* What to work on
Nothing should be output except the lines from the one containing "const box = new" through the one containing "bpy.data.objects.remove(obj)", both ends included, each repeated exactly.

[CAD and scene scripts]
↓↓↓
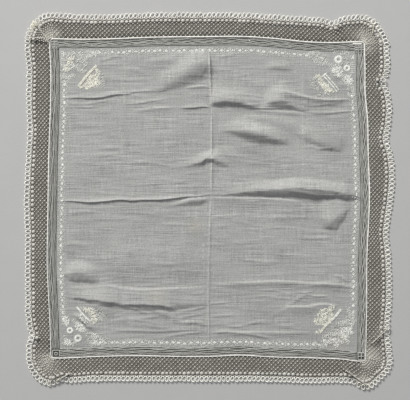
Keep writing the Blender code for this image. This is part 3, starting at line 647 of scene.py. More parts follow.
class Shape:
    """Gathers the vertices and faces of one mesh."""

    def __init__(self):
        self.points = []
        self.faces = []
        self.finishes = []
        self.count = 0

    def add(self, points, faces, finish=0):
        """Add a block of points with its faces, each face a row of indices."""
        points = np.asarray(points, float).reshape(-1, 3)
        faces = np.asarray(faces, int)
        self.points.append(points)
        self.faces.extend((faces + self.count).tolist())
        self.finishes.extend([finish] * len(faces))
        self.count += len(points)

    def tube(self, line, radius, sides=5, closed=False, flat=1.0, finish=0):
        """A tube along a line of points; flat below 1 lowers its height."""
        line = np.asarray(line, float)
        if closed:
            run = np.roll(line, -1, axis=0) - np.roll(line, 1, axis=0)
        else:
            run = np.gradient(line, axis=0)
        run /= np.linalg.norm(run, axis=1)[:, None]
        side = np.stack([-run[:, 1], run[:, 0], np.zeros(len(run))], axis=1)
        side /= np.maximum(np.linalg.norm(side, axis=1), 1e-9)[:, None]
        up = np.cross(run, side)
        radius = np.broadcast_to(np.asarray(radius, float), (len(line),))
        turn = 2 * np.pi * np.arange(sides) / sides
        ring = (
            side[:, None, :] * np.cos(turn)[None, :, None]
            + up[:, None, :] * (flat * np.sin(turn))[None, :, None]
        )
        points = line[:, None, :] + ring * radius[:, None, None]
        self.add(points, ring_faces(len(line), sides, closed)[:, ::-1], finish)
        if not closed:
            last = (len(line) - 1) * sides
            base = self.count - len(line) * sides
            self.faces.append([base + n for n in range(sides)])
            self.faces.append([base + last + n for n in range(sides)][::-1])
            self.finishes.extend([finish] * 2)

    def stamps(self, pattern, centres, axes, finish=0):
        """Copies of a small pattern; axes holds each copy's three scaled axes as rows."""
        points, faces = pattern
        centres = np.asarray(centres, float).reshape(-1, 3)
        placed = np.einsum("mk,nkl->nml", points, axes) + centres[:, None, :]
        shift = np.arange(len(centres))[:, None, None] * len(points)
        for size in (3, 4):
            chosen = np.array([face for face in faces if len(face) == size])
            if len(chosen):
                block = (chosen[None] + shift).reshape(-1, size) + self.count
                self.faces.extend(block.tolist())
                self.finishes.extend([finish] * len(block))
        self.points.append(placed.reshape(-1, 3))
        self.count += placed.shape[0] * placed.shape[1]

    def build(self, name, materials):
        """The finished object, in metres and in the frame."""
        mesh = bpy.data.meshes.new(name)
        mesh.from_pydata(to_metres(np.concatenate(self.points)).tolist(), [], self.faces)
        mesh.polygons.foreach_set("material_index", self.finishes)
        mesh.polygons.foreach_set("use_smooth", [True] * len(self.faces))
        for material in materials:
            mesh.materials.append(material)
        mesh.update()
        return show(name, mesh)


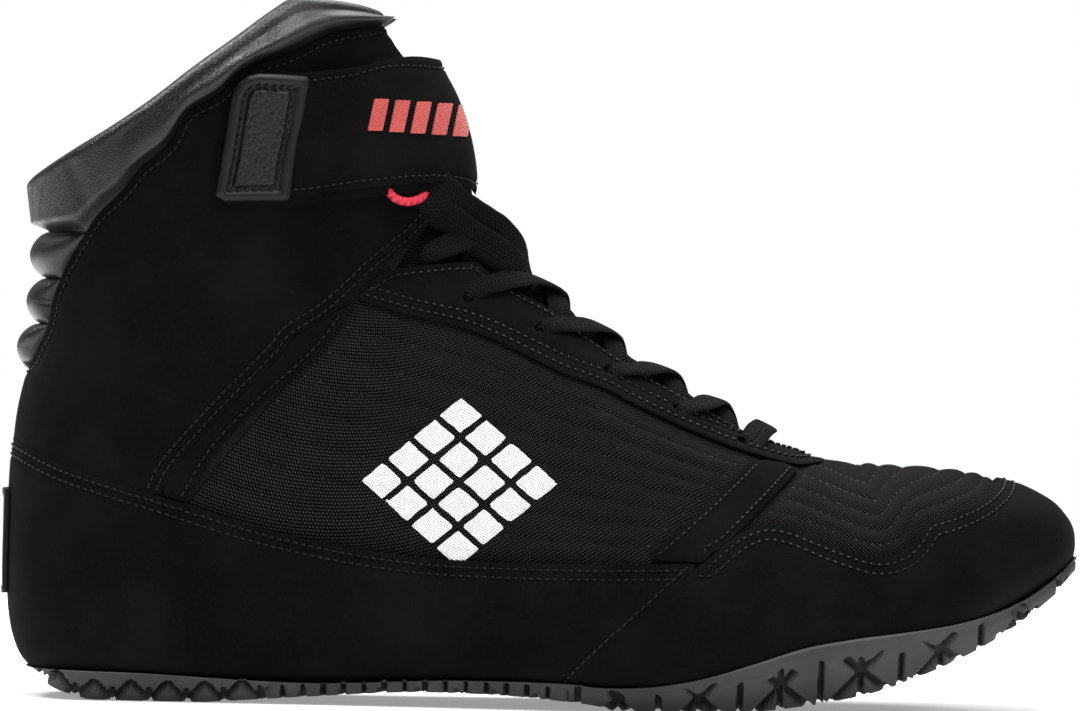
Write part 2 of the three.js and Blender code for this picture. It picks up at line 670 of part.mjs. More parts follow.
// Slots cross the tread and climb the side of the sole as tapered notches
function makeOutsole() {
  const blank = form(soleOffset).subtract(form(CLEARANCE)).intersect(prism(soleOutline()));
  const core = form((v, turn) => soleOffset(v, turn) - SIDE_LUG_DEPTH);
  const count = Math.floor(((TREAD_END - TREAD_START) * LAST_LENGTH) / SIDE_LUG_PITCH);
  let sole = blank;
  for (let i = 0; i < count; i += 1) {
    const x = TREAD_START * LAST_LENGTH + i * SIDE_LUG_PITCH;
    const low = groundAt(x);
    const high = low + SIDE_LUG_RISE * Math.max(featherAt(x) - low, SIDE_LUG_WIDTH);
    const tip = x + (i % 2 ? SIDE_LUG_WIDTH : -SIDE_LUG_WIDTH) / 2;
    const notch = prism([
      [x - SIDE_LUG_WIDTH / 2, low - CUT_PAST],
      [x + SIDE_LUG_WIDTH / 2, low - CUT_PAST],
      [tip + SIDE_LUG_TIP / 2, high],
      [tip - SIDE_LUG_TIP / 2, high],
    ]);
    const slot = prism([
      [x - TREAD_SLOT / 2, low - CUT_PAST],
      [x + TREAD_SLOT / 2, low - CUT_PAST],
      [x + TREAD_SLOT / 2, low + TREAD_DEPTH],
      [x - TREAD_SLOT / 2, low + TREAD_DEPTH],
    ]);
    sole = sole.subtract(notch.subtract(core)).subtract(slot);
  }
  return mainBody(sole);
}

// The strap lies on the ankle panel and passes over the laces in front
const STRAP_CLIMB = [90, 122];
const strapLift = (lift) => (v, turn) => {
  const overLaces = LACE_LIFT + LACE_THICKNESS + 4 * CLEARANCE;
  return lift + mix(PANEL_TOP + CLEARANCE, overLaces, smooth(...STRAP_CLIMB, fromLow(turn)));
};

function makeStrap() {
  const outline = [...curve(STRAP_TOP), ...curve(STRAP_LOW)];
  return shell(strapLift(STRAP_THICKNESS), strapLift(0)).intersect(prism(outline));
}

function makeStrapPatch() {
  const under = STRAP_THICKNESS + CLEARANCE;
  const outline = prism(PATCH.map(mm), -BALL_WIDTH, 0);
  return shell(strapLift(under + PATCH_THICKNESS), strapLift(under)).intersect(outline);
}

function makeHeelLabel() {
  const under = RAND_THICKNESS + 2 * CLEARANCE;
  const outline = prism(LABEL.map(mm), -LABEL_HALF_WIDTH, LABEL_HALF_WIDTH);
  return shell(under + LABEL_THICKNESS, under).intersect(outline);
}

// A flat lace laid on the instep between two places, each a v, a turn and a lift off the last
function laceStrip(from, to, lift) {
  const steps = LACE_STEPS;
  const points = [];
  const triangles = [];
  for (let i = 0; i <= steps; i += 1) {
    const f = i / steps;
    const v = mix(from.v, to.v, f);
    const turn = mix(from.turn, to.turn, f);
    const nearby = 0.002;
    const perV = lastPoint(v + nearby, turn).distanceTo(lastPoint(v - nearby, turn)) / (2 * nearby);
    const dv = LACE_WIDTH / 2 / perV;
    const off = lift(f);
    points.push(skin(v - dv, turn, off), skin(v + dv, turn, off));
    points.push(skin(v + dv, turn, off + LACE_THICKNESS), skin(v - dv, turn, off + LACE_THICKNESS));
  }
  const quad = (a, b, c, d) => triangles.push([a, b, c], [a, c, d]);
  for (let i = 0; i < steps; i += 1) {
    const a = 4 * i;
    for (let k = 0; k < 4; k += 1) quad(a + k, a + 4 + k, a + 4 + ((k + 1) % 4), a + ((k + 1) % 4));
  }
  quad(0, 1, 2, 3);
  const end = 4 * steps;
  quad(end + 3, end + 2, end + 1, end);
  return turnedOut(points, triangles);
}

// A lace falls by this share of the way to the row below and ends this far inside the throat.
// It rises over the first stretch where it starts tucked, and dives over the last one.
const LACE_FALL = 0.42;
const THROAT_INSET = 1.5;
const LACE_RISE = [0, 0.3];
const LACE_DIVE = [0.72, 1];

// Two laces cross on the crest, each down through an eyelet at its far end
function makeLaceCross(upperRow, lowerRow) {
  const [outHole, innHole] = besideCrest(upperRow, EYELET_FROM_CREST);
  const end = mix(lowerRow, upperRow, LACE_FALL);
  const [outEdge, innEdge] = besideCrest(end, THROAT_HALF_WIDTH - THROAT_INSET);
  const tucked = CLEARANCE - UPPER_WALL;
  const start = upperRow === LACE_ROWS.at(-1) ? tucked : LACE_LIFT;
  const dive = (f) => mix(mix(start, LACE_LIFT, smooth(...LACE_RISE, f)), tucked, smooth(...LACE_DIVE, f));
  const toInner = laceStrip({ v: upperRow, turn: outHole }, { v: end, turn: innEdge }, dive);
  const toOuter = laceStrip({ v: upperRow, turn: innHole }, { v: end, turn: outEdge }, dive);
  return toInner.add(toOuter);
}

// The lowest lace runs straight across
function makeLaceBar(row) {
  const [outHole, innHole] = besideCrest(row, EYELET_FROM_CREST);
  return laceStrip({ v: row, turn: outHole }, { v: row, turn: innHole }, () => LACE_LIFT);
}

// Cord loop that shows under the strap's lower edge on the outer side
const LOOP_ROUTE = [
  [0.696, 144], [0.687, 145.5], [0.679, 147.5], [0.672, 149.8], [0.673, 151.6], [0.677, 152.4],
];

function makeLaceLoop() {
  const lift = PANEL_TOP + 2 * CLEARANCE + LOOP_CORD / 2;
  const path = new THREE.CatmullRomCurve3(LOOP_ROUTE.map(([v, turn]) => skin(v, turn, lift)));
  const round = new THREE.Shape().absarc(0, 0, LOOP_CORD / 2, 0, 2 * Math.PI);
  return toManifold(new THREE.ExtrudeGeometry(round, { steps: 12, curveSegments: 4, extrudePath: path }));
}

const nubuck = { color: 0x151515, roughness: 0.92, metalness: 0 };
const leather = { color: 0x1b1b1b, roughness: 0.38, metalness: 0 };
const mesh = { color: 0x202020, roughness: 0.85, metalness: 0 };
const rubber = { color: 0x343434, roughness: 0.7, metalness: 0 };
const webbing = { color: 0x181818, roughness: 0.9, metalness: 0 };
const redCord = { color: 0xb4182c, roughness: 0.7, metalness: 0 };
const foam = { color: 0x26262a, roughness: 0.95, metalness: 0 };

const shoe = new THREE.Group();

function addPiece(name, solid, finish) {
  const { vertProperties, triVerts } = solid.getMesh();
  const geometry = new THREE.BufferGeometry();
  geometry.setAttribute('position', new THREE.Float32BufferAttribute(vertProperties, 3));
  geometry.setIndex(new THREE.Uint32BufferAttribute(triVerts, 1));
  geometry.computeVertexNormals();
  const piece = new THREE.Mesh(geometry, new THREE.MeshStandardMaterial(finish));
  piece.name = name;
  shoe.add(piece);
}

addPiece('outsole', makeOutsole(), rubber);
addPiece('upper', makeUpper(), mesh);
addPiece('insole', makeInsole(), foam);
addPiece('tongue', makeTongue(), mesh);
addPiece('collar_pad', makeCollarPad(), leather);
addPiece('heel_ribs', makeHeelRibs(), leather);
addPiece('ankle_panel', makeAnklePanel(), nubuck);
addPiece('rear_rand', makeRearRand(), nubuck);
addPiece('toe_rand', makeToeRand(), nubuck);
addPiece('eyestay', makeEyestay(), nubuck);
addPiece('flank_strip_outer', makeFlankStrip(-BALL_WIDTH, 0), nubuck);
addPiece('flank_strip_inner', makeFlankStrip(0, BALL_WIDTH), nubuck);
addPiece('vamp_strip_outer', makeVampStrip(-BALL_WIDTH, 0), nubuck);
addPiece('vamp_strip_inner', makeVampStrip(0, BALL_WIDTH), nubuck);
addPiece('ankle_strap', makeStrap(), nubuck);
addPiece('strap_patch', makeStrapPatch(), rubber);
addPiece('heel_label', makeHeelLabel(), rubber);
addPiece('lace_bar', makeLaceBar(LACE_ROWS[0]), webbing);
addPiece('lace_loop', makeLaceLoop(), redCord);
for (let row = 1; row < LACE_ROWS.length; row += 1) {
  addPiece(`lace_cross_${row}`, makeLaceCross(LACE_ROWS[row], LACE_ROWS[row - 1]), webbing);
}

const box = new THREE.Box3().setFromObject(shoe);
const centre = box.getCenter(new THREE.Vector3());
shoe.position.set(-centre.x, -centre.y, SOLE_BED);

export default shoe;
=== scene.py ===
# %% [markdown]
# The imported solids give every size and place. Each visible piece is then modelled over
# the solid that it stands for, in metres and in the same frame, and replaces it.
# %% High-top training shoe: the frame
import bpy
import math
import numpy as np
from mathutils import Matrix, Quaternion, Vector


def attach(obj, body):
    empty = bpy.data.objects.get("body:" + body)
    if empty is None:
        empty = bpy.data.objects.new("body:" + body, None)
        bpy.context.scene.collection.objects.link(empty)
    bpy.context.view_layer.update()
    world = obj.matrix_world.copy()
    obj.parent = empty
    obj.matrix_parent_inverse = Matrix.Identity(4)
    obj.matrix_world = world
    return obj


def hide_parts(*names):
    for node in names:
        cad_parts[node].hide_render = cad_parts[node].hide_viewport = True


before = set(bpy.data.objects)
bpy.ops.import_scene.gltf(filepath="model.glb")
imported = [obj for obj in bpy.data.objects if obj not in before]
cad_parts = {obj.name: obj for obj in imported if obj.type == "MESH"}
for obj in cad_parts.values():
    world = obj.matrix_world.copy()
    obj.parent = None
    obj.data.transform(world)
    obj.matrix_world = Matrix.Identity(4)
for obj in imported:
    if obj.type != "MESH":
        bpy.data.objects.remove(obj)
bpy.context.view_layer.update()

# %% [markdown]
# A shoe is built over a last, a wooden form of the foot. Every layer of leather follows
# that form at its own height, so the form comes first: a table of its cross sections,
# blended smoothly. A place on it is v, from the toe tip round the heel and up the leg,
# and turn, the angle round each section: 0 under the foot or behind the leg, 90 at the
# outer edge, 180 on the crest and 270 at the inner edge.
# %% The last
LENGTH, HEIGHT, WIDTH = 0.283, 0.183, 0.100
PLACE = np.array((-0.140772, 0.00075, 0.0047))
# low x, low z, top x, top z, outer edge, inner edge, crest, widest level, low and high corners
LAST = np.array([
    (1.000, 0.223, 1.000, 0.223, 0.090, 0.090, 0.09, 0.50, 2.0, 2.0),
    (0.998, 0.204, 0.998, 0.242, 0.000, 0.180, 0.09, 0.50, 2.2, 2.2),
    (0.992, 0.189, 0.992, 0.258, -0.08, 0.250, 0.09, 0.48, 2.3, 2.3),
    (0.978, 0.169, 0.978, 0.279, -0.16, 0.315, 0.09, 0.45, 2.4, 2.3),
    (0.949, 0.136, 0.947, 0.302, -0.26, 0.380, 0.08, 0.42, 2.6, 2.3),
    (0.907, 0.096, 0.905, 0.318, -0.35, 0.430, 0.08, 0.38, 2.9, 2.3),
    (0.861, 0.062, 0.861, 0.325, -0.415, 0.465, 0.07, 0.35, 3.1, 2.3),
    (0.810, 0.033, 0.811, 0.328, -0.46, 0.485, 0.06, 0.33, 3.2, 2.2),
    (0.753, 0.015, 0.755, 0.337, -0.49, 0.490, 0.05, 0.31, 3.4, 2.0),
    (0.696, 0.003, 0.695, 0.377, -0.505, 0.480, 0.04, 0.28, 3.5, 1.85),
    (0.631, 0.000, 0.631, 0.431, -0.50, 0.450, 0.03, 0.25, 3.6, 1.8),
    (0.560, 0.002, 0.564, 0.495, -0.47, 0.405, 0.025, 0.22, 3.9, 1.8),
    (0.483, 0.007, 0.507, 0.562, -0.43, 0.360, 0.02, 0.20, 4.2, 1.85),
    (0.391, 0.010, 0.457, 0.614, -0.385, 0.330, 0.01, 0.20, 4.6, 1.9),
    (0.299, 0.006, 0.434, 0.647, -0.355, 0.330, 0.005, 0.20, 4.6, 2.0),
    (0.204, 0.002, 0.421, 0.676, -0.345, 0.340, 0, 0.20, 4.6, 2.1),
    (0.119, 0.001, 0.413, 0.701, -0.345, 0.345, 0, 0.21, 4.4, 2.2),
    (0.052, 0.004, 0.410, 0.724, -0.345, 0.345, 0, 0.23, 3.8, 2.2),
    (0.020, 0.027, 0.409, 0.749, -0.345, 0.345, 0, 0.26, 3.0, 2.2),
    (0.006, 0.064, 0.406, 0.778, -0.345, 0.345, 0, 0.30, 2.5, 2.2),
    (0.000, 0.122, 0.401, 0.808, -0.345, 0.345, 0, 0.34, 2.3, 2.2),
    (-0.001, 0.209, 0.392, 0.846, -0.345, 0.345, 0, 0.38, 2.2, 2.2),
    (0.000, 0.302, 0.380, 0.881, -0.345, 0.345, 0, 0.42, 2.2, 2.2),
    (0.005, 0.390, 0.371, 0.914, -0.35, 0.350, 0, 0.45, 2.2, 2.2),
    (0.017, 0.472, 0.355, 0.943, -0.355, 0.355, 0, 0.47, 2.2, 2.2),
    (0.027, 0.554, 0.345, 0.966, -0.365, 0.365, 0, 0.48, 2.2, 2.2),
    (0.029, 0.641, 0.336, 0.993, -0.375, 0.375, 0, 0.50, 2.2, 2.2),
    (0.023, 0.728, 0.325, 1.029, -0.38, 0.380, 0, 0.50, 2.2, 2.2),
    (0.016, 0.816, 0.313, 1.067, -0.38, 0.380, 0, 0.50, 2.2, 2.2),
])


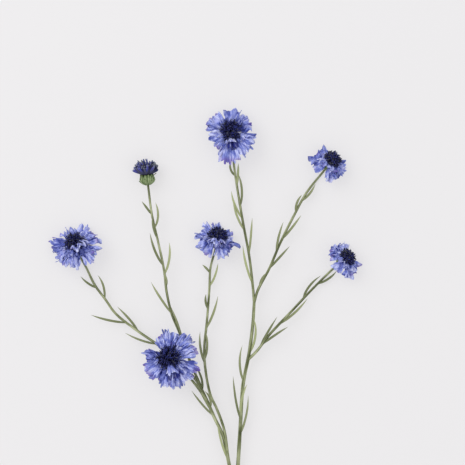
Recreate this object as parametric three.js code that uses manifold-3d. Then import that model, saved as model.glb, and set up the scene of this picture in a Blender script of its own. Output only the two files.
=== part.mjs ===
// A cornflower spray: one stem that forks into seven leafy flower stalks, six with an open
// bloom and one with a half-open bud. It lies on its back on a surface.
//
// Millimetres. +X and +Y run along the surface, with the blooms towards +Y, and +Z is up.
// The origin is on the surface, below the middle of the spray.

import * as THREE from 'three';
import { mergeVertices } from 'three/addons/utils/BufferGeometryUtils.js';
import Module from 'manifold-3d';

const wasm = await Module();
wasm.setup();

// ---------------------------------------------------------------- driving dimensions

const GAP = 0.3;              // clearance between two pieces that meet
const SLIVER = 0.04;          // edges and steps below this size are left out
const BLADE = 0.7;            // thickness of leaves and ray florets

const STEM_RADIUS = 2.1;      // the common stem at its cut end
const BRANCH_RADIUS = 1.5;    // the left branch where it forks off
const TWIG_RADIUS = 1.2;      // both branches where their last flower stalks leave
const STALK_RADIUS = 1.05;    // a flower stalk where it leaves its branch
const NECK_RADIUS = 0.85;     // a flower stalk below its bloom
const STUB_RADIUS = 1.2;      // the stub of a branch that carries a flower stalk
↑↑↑
* Output below
const box = new THREE.Box3().setFromObject(shoe);
const centre = box.getCenter(new THREE.Vector3());
shoe.position.set(-centre.x, -centre.y, SOLE_BED);

export default shoe;
=== scene.py ===
# %% [markdown]
# The imported solids give every size and place. Each visible piece is then modelled over
# the solid that it stands for, in metres and in the same frame, and replaces it.
# %% High-top training shoe: the frame
import bpy
import math
import numpy as np
from mathutils import Matrix, Quaternion, Vector


def attach(obj, body):
    empty = bpy.data.objects.get("body:" + body)
    if empty is None:
        empty = bpy.data.objects.new("body:" + body, None)
        bpy.context.scene.collection.objects.link(empty)
    bpy.context.view_layer.update()
    world = obj.matrix_world.copy()
    obj.parent = empty
    obj.matrix_parent_inverse = Matrix.Identity(4)
    obj.matrix_world = world
    return obj


def hide_parts(*names):
    for node in names:
        cad_parts[node].hide_render = cad_parts[node].hide_viewport = True


before = set(bpy.data.objects)
bpy.ops.import_scene.gltf(filepath="model.glb")
imported = [obj for obj in bpy.data.objects if obj not in before]
cad_parts = {obj.name: obj for obj in imported if obj.type == "MESH"}
for obj in cad_parts.values():
    world = obj.matrix_world.copy()
    obj.parent = None
    obj.data.transform(world)
    obj.matrix_world = Matrix.Identity(4)
for obj in imported:
    if obj.type != "MESH":
        bpy.data.objects.remove(obj)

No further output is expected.